Volcanoes of the Northern Cordilleran Volcanic Province are a part of the Pacific Ring of Fire. The largest and most persistent volcanoes are the Mount Edziza volcanic complex and Level Mountain in northwestern British Columbia which have had volcanic activity for millions of years. In the past 7.5 million years, the Mount Edziza volcanic complex has had five phases of volcanic activity while Level Mountain north of Edziza has had three phases of volcanic activity in the past 14.9 million years. The  Mount Edziza volcanic complex has been made into a provincial park since 1972 to protect its volcanic landscape. The 102 Northern Cordilleran volcanoes in the list below are grouped into their political regions in north–south order.

Scope
There is no single standard definition for a volcano. It can be defined from individual vents, volcanic edifices or volcanic fields. Interior of ancient volcanoes may have been eroded, creating a new subsurface magma chamber as a separate volcano. Many contemporary volcanoes rise as young parasitic cones from flank vents or at a central crater. Some volcanoes are grouped into one volcano name, for instance, the Mount Edziza volcanic complex, although individual vents are named by local people. The status of a volcano, either active, dormant or extinct, cannot be defined precisely. An indication of a volcano is determined by either its historical records, potassium-argon dating, radiocarbon dating, or geothermal activities.

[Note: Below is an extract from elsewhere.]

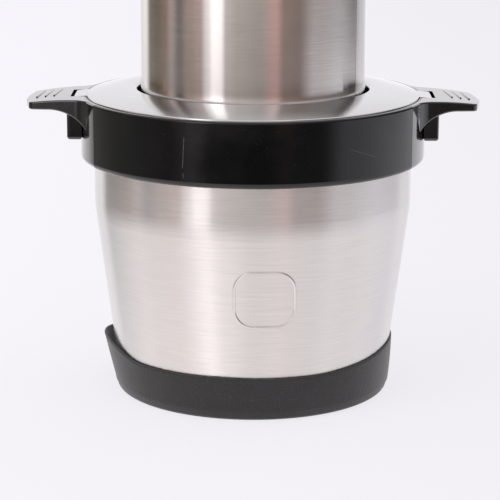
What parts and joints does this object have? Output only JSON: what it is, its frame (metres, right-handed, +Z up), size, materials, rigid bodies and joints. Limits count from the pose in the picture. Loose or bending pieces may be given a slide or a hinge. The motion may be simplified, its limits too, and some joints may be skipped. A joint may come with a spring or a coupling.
{
  "type": "yam pounder",
  "caption": "Countertop yam pounder: brushed steel bowl in a soft boot, gloss black collar with wing handles, steel lid and an upright motor head driving blades in the bowl.",
  "frame": {"origin": "on the table, under the middle of the bowl", "axes": "+Z up along the bowl axis, +X along the right wing handle, -Y towards the front"},
  "size_m": [0.3282, 0.25, 0.355],
  "materials": {
    "boot_rubber": "soft matte charcoal",
    "bowl_steel": "fine brushed round the bowl",
    "turned_steel": "turned bright",
    "blade_steel": "ground flat",
    "collar_plastic": "high gloss black",
    "cover_steel": "fine brushed, satin",
    "housing_steel": "fine brushed round the drum",
    "lid_plastic": "satin black",
    "seal_rubber": "translucent white silicone",
    "cap_plastic": "gloss black",
    "button_plastic": "satin black",
    "inner_plastic": "plain moulded",
    "screw_steel": "zinc plated",
    "spring_steel": "bright wire",
    "gland_rubber": "matte black",
    "gearbox_alloy": "die cast",
    "gear_steel": "cut teeth, oiled",
    "gear_nylon": "white nylon",
    "bronze": "sintered",
    "core_iron": "stamped stack",
    "copper": "enamelled wire",
    "carbon": "pressed carbon"
  },
  "bodies": {
    "bowl_unit": {"base_boot": "boot_rubber", "bowl": "bowl_steel", "bowl_post": "turned_steel", "thrust_washer": "gear_nylon", "collar_ring": "collar_plastic", "handle_right": "collar_plastic", "handle_left": "collar_plastic", "handle_screws": "screw_steel"},
    "head": {"lid_cover": "cover_steel", "lid_base": "lid_plastic", "lid_seal": "seal_rubber", "motor_housing": "housing_steel", "top_cap": "cap_plastic", "switch_block": "inner_plastic", "switch_plate": "inner_plastic", "cord_gland": "gland_rubber", "cap_screws": "screw_steel", "gearbox_housing": "gearbox_alloy", "gearbox_cover": "gearbox_alloy", "gearbox_screws": "screw_steel", "output_bush": "bronze", "shaft_seal": "gland_rubber", "lower_bracket": "gearbox_alloy", "lower_bearing": "turned_steel", "stator_core": "core_iron", "field_coils": "copper", "upper_bracket": "gearbox_alloy", "upper_bearing": "turned_steel", "brush_holders": "bronze", "carbon_brushes": "carbon", "motor_bolts": "screw_steel"},
    "blade_unit": {"blade_hub": "turned_steel", "lower_blade": "blade_steel", "blade_spacer": "turned_steel", "upper_blade": "blade_steel", "blade_nut": "turned_steel"},
    "gear_output": {"planet_carrier": "gear_steel", "drive_coupler": "turned_steel"},
    "planet_1": {"planet_gear_1": "gear_nylon"},
    "planet_2": {"planet_gear_2": "gear_nylon"},
    "planet_3": {"planet_gear_3": "gear_nylon"},
    "armature": {"armature_shaft": "turned_steel", "armature_core": "core_iron", "armature_windings": "copper", "commutator": "copper", "cooling_fan": "inner_plastic", "sun_pinion": "gear_steel"},
    "high_button": {"button_high": "button_plastic", "button_high_spring": "spring_steel"},
    "low_button": {"button_low": "button_plastic", "button_low_spring": "spring_steel"}
  },
  "joints": [
    {"name": "head_lift", "type": "slide", "parent": "bowl_unit", "child": "head", "axis": [0, 0, 1], "range_m": [0, 0.2]},
    {"name": "blade_spin", "type": "hinge", "parent": "bowl_unit", "child": "blade_unit", "pos_m": [0, 0, 0.03], "axis": [0, 0, 1], "continuous": true},
    {"name": "output_spin", "type": "hinge", "parent": "head", "child": "gear_output", "pos_m": [0, 0, 0.2], "axis": [0, 0, 1], "continuous": true},
    {"name": "planet_1_spin", "type": "hinge", "parent": "gear_output", "child": "planet_1", "pos_m": [0.01875, 0, 0.219], "axis": [0, 0, 1], "continuous": true},
    {"name": "planet_2_spin", "type": "hinge", "parent": "gear_output", "child": "planet_2", "pos_m": [-0.00937, 0.01624, 0.219], "axis": [0, 0, 1], "continuous": true},
    {"name": "planet_3_spin", "type": "hinge", "parent": "gear_output", "child": "planet_3", "pos_m": [-0.00937, -0.01624, 0.219], "axis": [0, 0, 1], "continuous": true},
    {"name": "armature_spin", "type": "hinge", "parent": "head", "child": "armature", "pos_m": [0, 0, 0.27], "axis": [0, 0, 1], "continuous": true},
    {"name": "high_button_press", "type": "slide", "parent": "head", "child": "high_button", "axis": [0, 0, -1], "range_m": [0, 0.003], "stiffness_N_per_m": 400, "springref_m": -0.002, "deforming": ["button_high_spring"]},
    {"name": "low_button_press", "type": "slide", "parent": "head", "child": "low_button", "axis": [0, 0, -1], "range_m": [0, 0.003], "stiffness_N_per_m": 400, "springref_m": -0.002, "deforming": ["button_low_spring"]}
  ],
  "couplings": [
    {"joint": "output_spin", "follows": "blade_spin", "ratio": 1},
    {"joint": "planet_1_spin", "follows": "blade_spin", "ratio": -2.6667},
    {"joint": "planet_2_spin", "follows": "blade_spin", "ratio": -2.6667},
    {"joint": "planet_3_spin", "follows": "blade_spin", "ratio": -2.6667},
    {"joint": "armature_spin", "follows": "blade_spin", "ratio": 5}
  ]
}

The primary source of the list below is taken from the Geological Survey of Canada website, compiled by the Earth Sciences Sector of Natural Resources Canada, in which Northern Cordilleran volcanoes in the past 66.4 million years are listed. The Geological Survey of Canada use a catalogue of volcanoes grouped by volcano fields, lava fields and mountain ranges. The Geological Survey of Canada list is the most complete list of volcanoes in the Northern Cordilleran Volcanic Province, but work of understanding the frequency and eruption characteristics at volcanoes in Canada is a slow process. This is because most of Canada's dormant and potentially active volcanoes are located in isolated jagged regions, very few scientists study Canadian volcanoes and the provision of money in the Canadian government is limited. Because of these issues, scientists that study Canada's volcanoes have a basic understanding of Canada's volcanic heritage and how it might impact people in the future. Therefore, instead of using the dates of recorded eruptions, the Geological Survey of Canada mostly uses geological epochs for estimating when a volcano last erupted. Geological epoches include the Cenozoic (66.4 million years ago to present) and its subdivisions Miocene (23.7 to 5.3 million years ago), Pliocene (5.3 to 1.6 million years ago), Quaternary (1.6 million years ago to present), Pleistocene (1.6 to 0.01 million years ago) and Holocene (0.01 million years ago to present).

Political groups

Alaska
The northernmost portion of the Northern Cordilleran Volcanic Province extends just across the Alaska-Yukon border into the Southeast Fairbanks Census Area of eastcentral Alaska. Here, a single cinder cone, dated at 177,000 years old occurs within the metamorphic and granitic composed upland of the Yukon–Tanana Terrane. Prindle Volcano is approximately  west of the Alaska-Yukon border.

Yukon

The central portion of the Northern Cordilleran Volcanic Province extends through Yukon where very few Northern Cordilleran volcanoes exist. Near the junction of the Yukon and Pelly rivers in central Yukon lies the Fort Selkirk Volcanic Field. It is the northernmost Holocene age volcanic field in Canada, consisting of a sequence of valley-filling basalt and basanite lava flows. Further south near the capital city of Whitehorse, a group of volcanoes and lava flows were constructed near Alligator Lake possibly in the past 10,000 years.

British Columbia
Over half of the Northern Cordilleran volcanoes are located in northwestern British Columbia. This portion is where the most recent eruptions in Canada and of the Northern Cordilleran Volcanic Province have occurred, including the catastrophic 18th century eruption of Tseax Cone and the 1904 eruption of The Volcano.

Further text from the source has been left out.